22 thoughts on “Connections

  1. T. S. Eliot’s Little Gidding quote works for me this year as I revise memoir: “And next year’s words await another voice.”

    The linked hands with bracelets, lovely image. I think I know which hand is yours; I don’t think you generally wear nail polish – ha!

  2. I knew which hand was yours! Is that freaky or what? Yes, I just spied on the above comment and realized I already knew which one it was. Anyway, more importantly, how absolutely fabulous to have such a wonderful of Long Time Friends. You are so blessed! And what a lovely gesture with the bracelets. Happy New Year, Merril! xo

  3. This was a lovely connected post for our New Year’s pleasure, Merril. Your ending photograph of you with your friends fingers connected with lovely bracelets was precious.

    My brother, Rich, expressed disappointment in how “Fences” is so real. Also comparing, “Manchester by the Sea,” both show men not being good to women. Yes, second one at least shows better relationship with nephew. (I haven’t seen either but loved, “Sing!”)

    Susan and he tend to look at films with these elements hoping for growth or change in character.

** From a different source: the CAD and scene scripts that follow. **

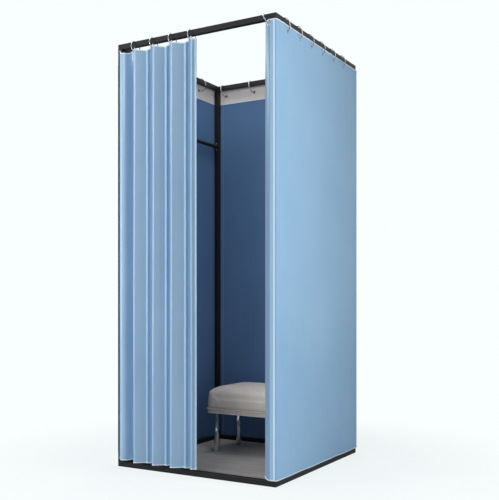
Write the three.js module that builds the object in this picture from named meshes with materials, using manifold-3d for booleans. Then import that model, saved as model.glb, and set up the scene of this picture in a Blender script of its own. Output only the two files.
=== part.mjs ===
// A portable fitting room: a square steel tube frame with an open top, cloth walls and a pleated
// curtain hung from wire rings, a clothes rail, an upholstered stool and a floor mat.
// Millimetres, +Z up. The origin is the middle of the frame's footprint, on the floor; the front is -Y.
import * as THREE from "three";
import { mergeVertices } from "three/addons/utils/BufferGeometryUtils.js";
import Module from "manifold-3d";

// Frame of square tube
const frameWidth = 850;
const frameDepth = 875;
const frameHeight = 2000;
const tubeSide = 25;
const tubeWall = 1.2;
const tubeCornerRadius = 2.5;
const spigotLength = 40;
const spigotClearance = 0.3;
// Gap between two pieces that touch
const seatGap = 0.3;

// Wire rings over the top rails
const ringBore = 62;
const ringWire = 4;
const ringLeanDegrees = 12;
const flapRingLeanDegrees = 30;

// Eyelets in the cloth, from the frame's outer faces
const eyeletBore = 10;
const sideEyeletFrontMargin = 94.5;
const sideEyeletRearMargin = 180.5;
const rearEyeletMargin = 61;
const flapEyeletMargin = 31;
const firstEyeletInset = 102.5;
const eyeletPitch = 106;

// Cloth
const clothThickness = 1.3;
const clothStandOff = 4.5;
const clothCornerGap = 0.6;
const clothTopDrop = 2;
const clothBottomRise = 1.5;
const flapReach = 46.5;
const rearReturnReach = 40;
const rearPanelInset = 4;
const leftPanelFrontInset = 8.5;
// How far the rear and left walls lap over the outside of their rails
const railLap = 3.5;

// Curtain
const curtainEdgeInset = 11.5;
const curtainHemRise = 13.5;
const endStripWidth = 44;
const foldDepth = 47;
const foldDepthAtTop = 46;
const firstFoldDepth = 30;
const endFoldDepth = 30;
const valleyDepth = 24;
const topEdgeSag = 34;

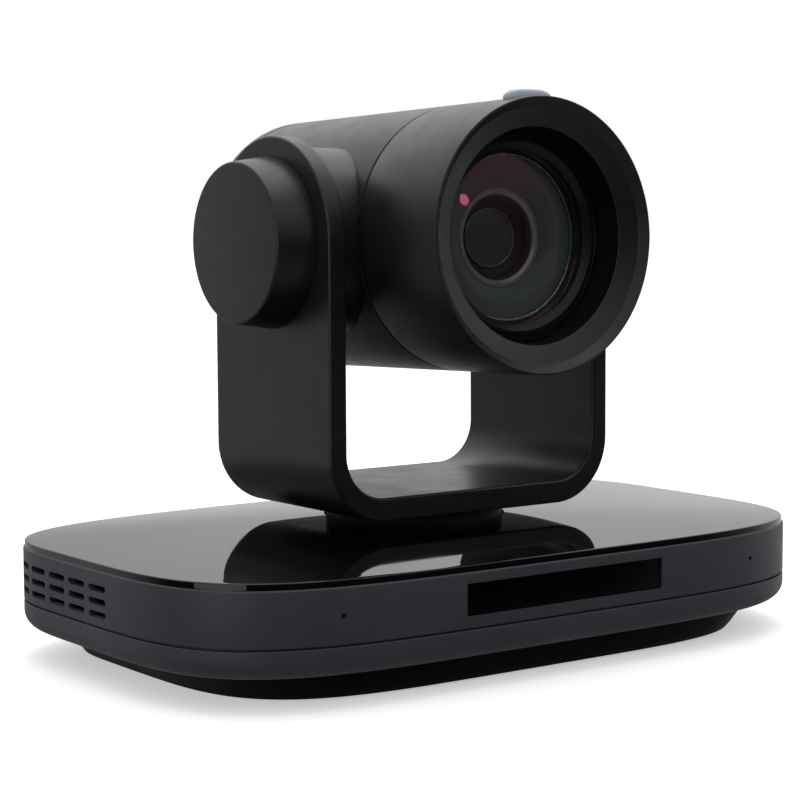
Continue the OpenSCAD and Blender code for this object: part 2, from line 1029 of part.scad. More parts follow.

    Your mentioning “West Side Story” and how it is an updated, “Romeo and Juliet,” made me wish to add the older movie with Julia Stiles and a few recognizable teen actors called, “Ten Things I Hate About You,” as a rendition of “Kiss Me Kate,” which came from, “Taming of the Shrew.”
    I think the Kate Hudson with Matthew McConnaghey film, “How to Lose a Guy in Ten Days,” is somewhat borrowed from this, too.
    In high school drama class we studied connections to Shakespeare which really showed us how so much of our current language comes from him. 🙂 Heres to happy new beginnings and old friendships enduring! xo

    • Thank you so much, Robin. Happy New year to you–to making new friends and cherishing the old! I’m happy to have met you. 🙂

      I chuckled a bit that your brother was disappointed that “Fences” was so real. That is the point of all August Wilson’s plays.
      Neither Fences nor Manchester By the Sea is an upbeat movie, that’s for sure.

      Yes, you are correct about the movies based on Shakespeare (and Kiss Me Kate, based on The Taming of the Shrew–the show is a bit different than the movie version.) There are probably others, and of course, there are movies based on Jane Austen, too. 🙂

      • I would certainly understand there have to be realistic pictures of people depicted in current films. After all, we cannot all be living (or thinking we can live) in “La La Land!” 😉
        I liked this movie which lifts you up and makes you believe in dreams, Merril. (Not love, as some would hope the theme is. . .)
        Susan and Rich both are (or have been) professors, so not just dreamers. 🙂 Rich’s work as a teacher for elementary children with learning disabilities in inner city Cleveland (20+ years) probably just “wishes” there were more positive role models for children of different ethnicities!
        Rich is now a tutor while Susan is one of the Dean’s at Baldwin Wallace.

  4. Happy New Year to you, too, Merril. 🙂 I’ll be here, in and out, as usual. I always look forward to your beautiful, thoughtful, and often thought-provoking, posts. The bracelets are lovely, and the message of being joined in friendship even more so.